In the late 70's, early 80's, Jack Klugman, who was in his late fifties at the time, played in a show called Quincy. At the end of the introduction to the show, he leans down and kisses a woman who is wearing a bikini, who looked about thirty.

I liked the show, but that image of him kissing that girl grossed me out, big time. It got so bad, when I watched the show, I would turn away before he kissed the girl.

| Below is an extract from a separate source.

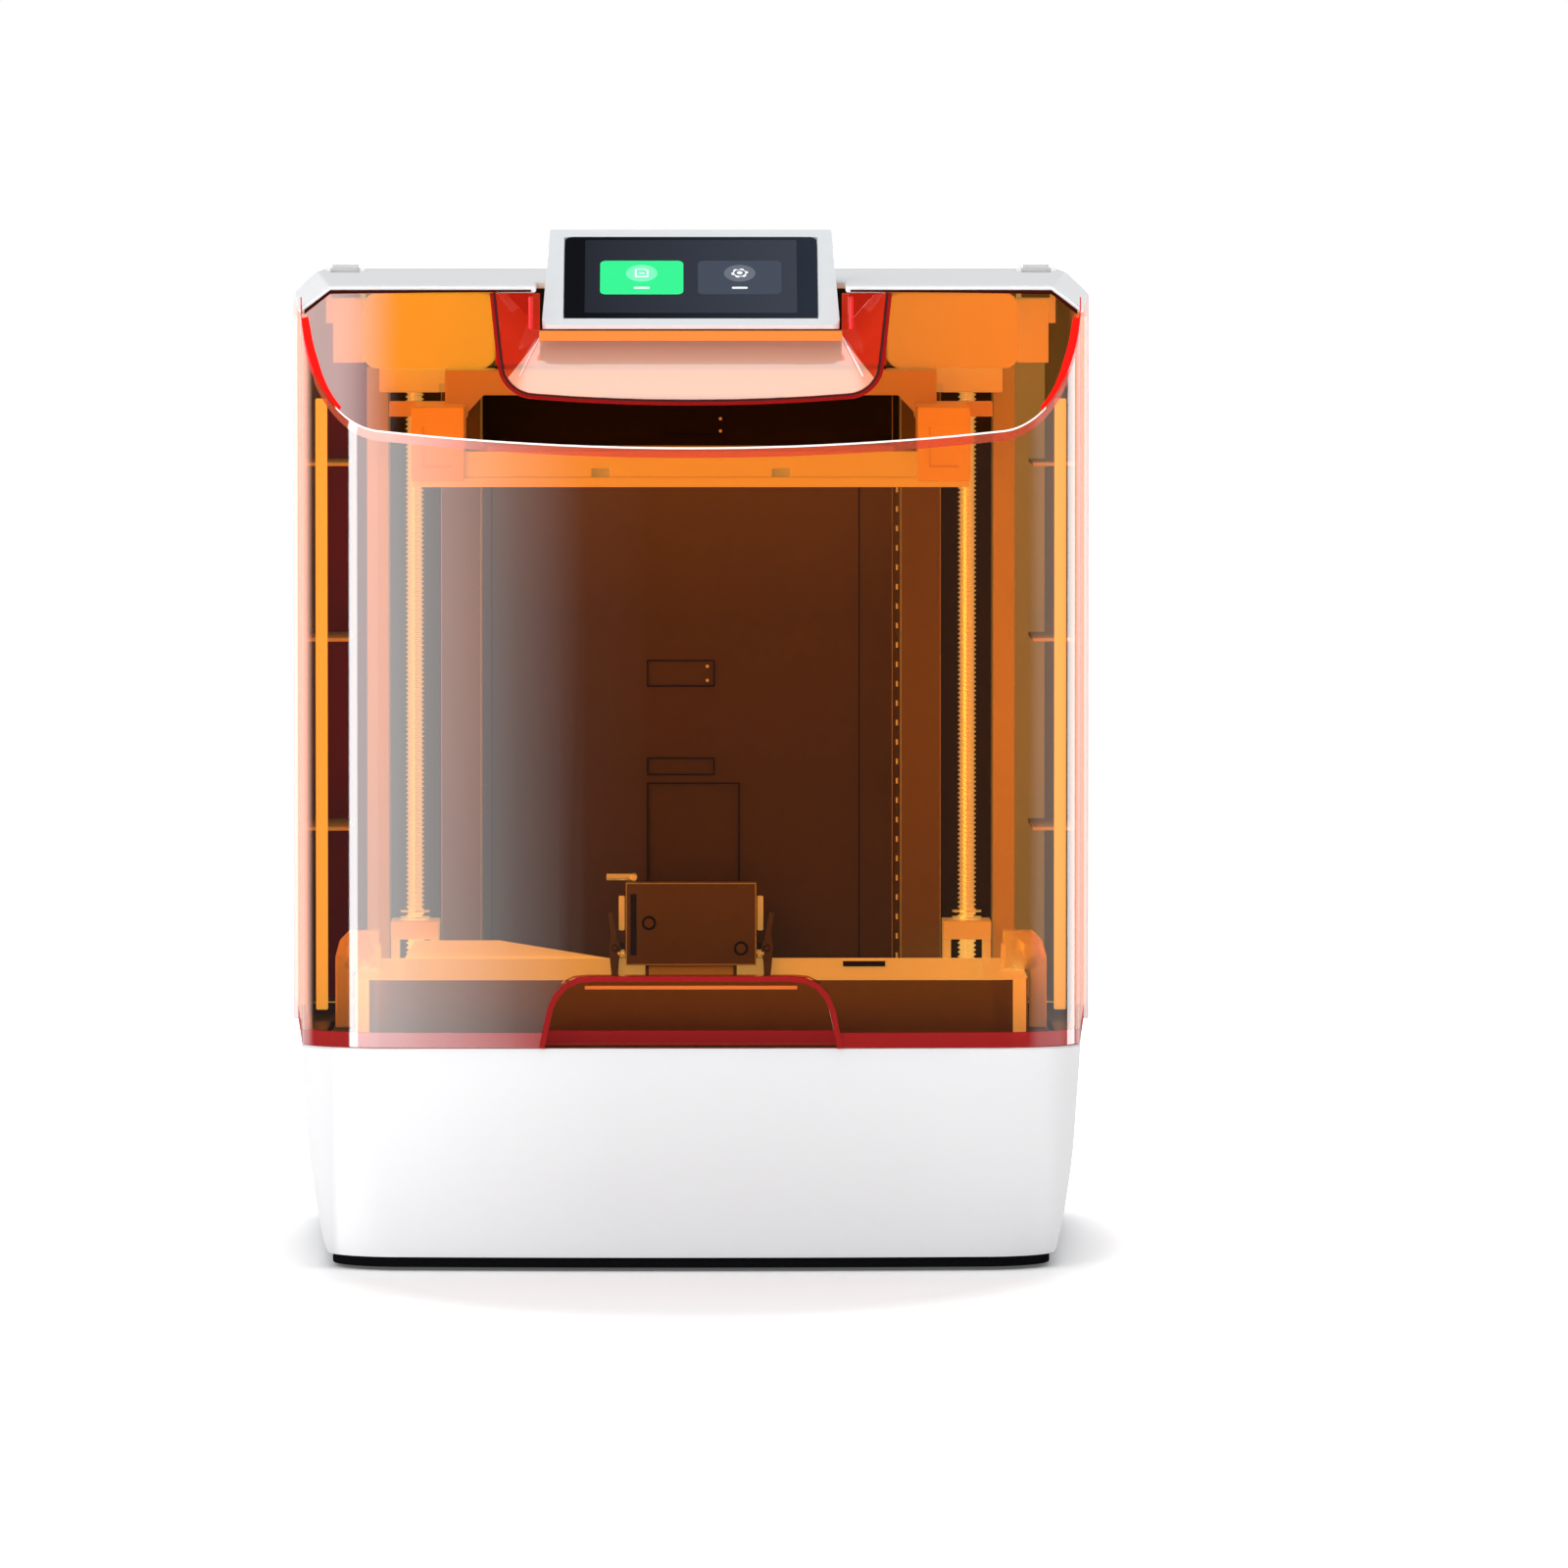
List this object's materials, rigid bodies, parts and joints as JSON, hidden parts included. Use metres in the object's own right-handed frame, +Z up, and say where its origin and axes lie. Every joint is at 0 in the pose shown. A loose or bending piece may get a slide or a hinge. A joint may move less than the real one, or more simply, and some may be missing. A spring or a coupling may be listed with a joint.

Come to think of it, grandmas who are constantly kissing their baby grandkids gross me out too.
snood
 
  1  
Reply Wed 23 May, 2012 10:06 am
@Phoenix32890,
LOL

I remember the Quincy opening.

There was a recent Michael Douglas movie - don't remember the name of it. All during the early, exposition part of the movie, my wife and I kept saying "please, please don't let this be where he has an affair with the girl young enough to be his (great?) granddaughter". As soon as a scene came up when it was obvious they were going to do just that, we both emitted a loud "EWWWW!", and didn't watch another second of it.
0 Replies
 
failures art
 
  2  
Reply Wed 23 May, 2012 10:39 am
Sturgis - That was a fascinating post. Thanks for sharing.

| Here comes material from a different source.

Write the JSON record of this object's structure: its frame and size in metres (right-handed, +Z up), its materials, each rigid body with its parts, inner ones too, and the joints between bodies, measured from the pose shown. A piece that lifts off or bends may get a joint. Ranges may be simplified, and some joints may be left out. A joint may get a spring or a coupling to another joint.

Snood - PDA with couples is not always kissing. The ability to hold hands or more simple gestures are also public displays. The objections I hear about "rubbing it in other people's faces" usually make no distinction. That said, I take a different position (and perhaps it is generational), I simply don't care about PDA at all. I'm quite used to seeing men holding hands or kissing other men, and the same goes for women. That's my neighborhood, and it's nothing I even have a moment's pause over. I understand some people find it distasteful, but that information only effects my own choices on how I display affection for my girlfriend in public. It can turn a group of three in a park into a couple and a third wheel. That's were my consideration on the matter takes me, not if display unto themselves are appropriate or not.

A
R
T
Thomas
 
  2  
Reply Wed 23 May, 2012 11:08 am
@sozobe,
sozobe wrote:
Lesbians kissing is pretty eh. I mean I get it and everything, but whatever.

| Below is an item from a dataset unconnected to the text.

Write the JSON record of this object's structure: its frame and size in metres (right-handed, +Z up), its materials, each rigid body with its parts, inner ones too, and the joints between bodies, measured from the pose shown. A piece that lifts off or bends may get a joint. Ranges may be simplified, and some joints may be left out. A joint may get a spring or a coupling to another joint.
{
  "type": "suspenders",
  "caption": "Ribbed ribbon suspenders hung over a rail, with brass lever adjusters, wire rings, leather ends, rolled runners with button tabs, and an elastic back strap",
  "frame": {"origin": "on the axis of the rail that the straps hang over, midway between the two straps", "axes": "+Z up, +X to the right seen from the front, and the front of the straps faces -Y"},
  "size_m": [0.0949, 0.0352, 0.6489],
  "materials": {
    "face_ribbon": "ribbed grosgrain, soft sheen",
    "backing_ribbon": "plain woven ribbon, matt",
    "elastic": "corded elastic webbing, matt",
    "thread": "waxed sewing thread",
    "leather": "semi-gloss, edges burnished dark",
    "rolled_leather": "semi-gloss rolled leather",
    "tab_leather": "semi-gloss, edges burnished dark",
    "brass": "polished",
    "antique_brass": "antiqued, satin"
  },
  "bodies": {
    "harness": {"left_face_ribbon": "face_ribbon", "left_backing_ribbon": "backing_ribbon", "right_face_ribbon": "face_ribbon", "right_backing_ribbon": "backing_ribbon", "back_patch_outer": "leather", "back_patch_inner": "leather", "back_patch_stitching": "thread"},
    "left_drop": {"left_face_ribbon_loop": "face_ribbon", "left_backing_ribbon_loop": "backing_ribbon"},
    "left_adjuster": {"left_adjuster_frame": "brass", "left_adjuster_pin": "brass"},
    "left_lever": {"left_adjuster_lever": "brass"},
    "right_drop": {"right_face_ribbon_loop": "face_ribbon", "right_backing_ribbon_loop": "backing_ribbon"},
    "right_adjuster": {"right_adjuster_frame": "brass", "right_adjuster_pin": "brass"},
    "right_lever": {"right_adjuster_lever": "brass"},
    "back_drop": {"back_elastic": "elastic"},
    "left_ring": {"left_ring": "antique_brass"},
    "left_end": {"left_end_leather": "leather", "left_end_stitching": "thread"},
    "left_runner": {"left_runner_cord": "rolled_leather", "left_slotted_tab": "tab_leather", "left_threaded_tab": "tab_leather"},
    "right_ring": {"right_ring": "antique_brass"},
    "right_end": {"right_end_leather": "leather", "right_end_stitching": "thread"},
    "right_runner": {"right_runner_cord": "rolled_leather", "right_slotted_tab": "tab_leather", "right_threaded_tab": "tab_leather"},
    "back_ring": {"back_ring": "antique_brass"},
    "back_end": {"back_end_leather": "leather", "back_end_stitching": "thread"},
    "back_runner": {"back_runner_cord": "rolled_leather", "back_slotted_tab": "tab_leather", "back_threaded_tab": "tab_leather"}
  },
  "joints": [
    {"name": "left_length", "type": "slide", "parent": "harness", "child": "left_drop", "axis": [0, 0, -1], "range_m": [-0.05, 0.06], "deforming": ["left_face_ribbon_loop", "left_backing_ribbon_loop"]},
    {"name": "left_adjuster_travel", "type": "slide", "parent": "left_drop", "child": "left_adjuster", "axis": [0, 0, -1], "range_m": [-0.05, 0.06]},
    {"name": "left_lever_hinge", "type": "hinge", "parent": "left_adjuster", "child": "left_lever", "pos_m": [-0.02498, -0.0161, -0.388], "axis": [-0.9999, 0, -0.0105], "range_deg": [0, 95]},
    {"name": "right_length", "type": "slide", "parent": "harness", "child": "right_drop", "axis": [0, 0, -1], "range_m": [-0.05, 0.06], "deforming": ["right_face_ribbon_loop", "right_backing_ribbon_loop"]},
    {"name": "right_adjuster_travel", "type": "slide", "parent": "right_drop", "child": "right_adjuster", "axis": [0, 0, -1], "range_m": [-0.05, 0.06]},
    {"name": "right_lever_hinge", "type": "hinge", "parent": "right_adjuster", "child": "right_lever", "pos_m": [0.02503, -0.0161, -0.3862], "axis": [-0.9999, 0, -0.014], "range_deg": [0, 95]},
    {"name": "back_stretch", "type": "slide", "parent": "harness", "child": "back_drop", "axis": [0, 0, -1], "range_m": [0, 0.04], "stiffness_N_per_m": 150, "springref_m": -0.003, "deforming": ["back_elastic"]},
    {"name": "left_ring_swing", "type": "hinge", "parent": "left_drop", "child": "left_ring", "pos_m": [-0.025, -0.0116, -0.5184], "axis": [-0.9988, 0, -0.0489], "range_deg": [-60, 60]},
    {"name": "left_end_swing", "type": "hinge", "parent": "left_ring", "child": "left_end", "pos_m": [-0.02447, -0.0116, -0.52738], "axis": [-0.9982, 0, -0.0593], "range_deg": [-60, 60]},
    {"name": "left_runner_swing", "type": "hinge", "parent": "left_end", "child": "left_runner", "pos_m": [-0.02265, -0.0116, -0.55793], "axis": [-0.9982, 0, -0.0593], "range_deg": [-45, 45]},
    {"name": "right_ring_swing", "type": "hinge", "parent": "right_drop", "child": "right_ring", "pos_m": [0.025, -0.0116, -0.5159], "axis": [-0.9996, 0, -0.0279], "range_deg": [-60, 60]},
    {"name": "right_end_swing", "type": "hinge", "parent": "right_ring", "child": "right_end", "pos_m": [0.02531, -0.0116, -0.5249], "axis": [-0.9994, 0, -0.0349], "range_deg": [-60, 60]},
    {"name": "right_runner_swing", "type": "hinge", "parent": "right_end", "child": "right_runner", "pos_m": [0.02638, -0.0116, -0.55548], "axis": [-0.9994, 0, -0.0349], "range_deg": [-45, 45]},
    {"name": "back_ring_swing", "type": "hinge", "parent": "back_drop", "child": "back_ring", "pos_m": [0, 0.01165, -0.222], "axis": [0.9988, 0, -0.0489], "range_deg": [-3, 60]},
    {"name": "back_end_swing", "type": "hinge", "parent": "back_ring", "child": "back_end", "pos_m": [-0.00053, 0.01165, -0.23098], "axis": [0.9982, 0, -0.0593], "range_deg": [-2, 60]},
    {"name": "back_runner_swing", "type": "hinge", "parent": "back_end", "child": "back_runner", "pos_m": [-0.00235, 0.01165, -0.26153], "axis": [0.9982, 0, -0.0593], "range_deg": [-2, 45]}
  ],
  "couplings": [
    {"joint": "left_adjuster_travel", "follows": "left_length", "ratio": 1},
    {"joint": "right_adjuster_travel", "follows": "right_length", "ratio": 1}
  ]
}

I, too, prefer lesbians making out over lesbians kissing. Lesbians kissing is as pointless as a swimsuit issue of Playboy. But maybe the other thing is more of a magazine and TV preference of mine.
0 Replies
 
JPB
 
  1  
Reply Wed 23 May, 2012 11:49 am
@failures art,
I think there is a generational component to it. Times are changing, as they always do, and what some find anathema others feel as normal because it's become normal in their lives. That's a good thing! It means we're progressing as a culture beyond our tribal days. Although I do think we're genetically encoded towards survival instincts, we can see today that we don't need to allow only a subset of the species to survive and thrive within the culture. Just as I can train myself not to bulk up to survive the upcoming winter in a cave, we can train ourselves to embrace a more diverse culture. Eventually, hopefully, our genetic programming will catch up to our new cultural norms.
RABEL222
 
  1  
Reply Wed 23 May, 2012 12:03 pm
I was wondering, does it mean that girls who kiss each other are classed as homos? I have witnessed many woman kissing who I am sure were straight. I think the euuu factor comes into play when the kiss is pashinate.